Omg!! Of course that’s the million dollar question.
Well, lets see… off the top of my head…
(Crickets) …wait for it…hmmmm
I envisioned myself wealthy… poolside… mingling maybe networking and having gatherings or events entertainment… but then again I couldn’t think of doing that all the time:(
I am a hermit!!! .wait… I love Halloween!!!
I’ll have to give this more thought.
Sometimes I get the feeling that career counselors don’t listen to their own advice, or at least think it through in relation to their own lives.
If I had not financial reason to work I would start training as a World Rally Championship driver. But that would require several hundred-thousand dollar’s worth of inheritance.
So I guess I could always settle for being an actor in the next Star Wars movie. Only, that still requires having enough talent and the right connections to get into a casting call… so not so much a financial burden as a technical problem.
I’ve always liked modifying cars… perhaps I should just become an auto mechanic? Hmmm… not really a shortage of grease monkeys right now and starting my own fabrication shop would cost… yikes. Maybe not.
I guess that leaves the holy trinity of broke artistry: Author, Musician, and Graphic Artist. Those I could do easily enough since the startup cost isn’t too bad. I’d just have to be content to not eat for awhile as I make a name for myself.

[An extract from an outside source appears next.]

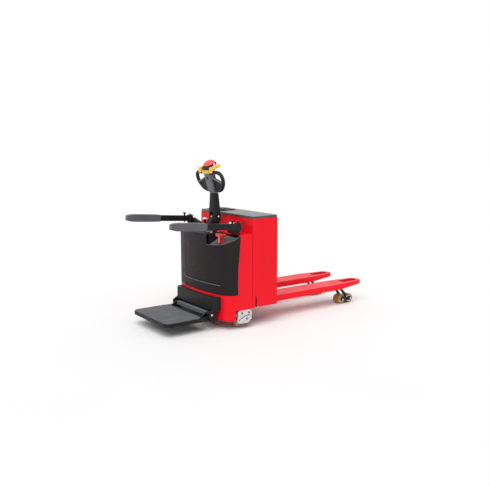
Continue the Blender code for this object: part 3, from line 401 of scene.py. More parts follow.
def red_enamel():
    """Red paint with a faint orange peel, slow drifts of shade and pale edges, partly rubbed and partly a painted
    highlight.
    """
    made = Finish("red_paint", (0.80, 0.004, 0.014), 0.38, coat=0.06, coat_roughness=0.10, gloss=0.14)
    made.tint(made.noise(2.2, 2), (0.78, 0.003, 0.012), (0.84, 0.005, 0.018))
    made.shine(made.noise(9, 3), 0.32, 0.42)
    made.relief(made.noise(420, 2), 0.05, 0.0003)
    # Pale edges: partly wear, partly a painted highlight.
    made.worn_and_highlit_edges((0.90, 0.10, 0.10), 0.5)
    return made.material


def cover_plastic():
    """Brown-black moulded plastic with a fine grained skin."""
    made = Finish("cover_black", (0.017, 0.012, 0.013), 0.46, gloss=0.12)
    made.tint(made.noise(5, 3), (0.015, 0.011, 0.012), (0.020, 0.014, 0.015))
    made.shine(made.noise(24, 3), 0.40, 0.54)
    made.relief(made.cells(900), 0.30, 0.0003)
    made.relief(made.noise(1500, 2), 0.20, 0.0002)
    return made.material


def powder_coat():
    """Satin black powder coat with a pebbled skin."""
    made = Finish("black_paint", (0.010, 0.010, 0.011), 0.42, gloss=0.18)
    made.tint(made.noise(8, 3), (0.008, 0.008, 0.009), (0.013, 0.013, 0.014))
    made.shine(made.noise(60, 3), 0.34, 0.50)
    made.relief(made.noise(700, 3), 0.30, 0.0004)
    # Grey edges: partly wear, partly a painted highlight.
    made.worn_and_highlit_edges((0.14, 0.14, 0.145), 0.7)
    return made.material


def handle_plastic():
    """Dark soft-touch plastic of the handle and its collar."""
    made = Finish("handle_black", (0.017, 0.018, 0.021), 0.50, gloss=0.20)
    made.tint(made.noise(20, 3), (0.014, 0.015, 0.018), (0.022, 0.023, 0.026))
    made.shine(made.noise(90, 3), 0.42, 0.58)
    made.relief(made.cells(1400), 0.30, 0.0002)
    return made.material


def head_plastic():
    """Mid grey moulded plastic of the handle's body."""
    made = Finish("head_grey", (0.150, 0.145, 0.165), 0.48, gloss=0.3)
    made.tint(made.noise(14, 3), (0.136, 0.131, 0.150), (0.168, 0.162, 0.184))
    made.shine(made.noise(80, 3), 0.42, 0.56)
    made.relief(made.cells(1300), 0.30, 0.0002)
    return made.material


def lid_plastic():
    """Satin dark plastic with faint waves and a film of dust."""
    made = Finish("lid_black", (0.045, 0.050, 0.052), 0.30, coat=0.06, coat_roughness=0.15)
    made.tint(made.noise(6, 5), (0.036, 0.041, 0.043), (0.066, 0.072, 0.074))
    made.shine(made.noise(30, 4), 0.26, 0.38)
    made.relief(made.noise(12, 2), 0.10, 0.0010)
    made.relief(made.noise(900, 2), 0.12, 0.0002)
    return made.material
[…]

Eh, could be worse I guess.
Omg I am you with some minor differences. But Yay for you that you wrote it. I don’t think I could have explain it like you did. I would end up talking about random things. I think that if I would go to the doctor I would try to explain my struggles I would end up talking off topic for 60% of my appointment. Im trying to say Yay you! What you wrote make sense and you have kids! I tried to go to psychiatrist to check if I have ADHD and she send me to neurologist and contacted CPS and now I might loose my kids. You have kids, you are healthy and you knew you have ADHD I grew up thinking im just an idiot, very talented but lazy waste of potential.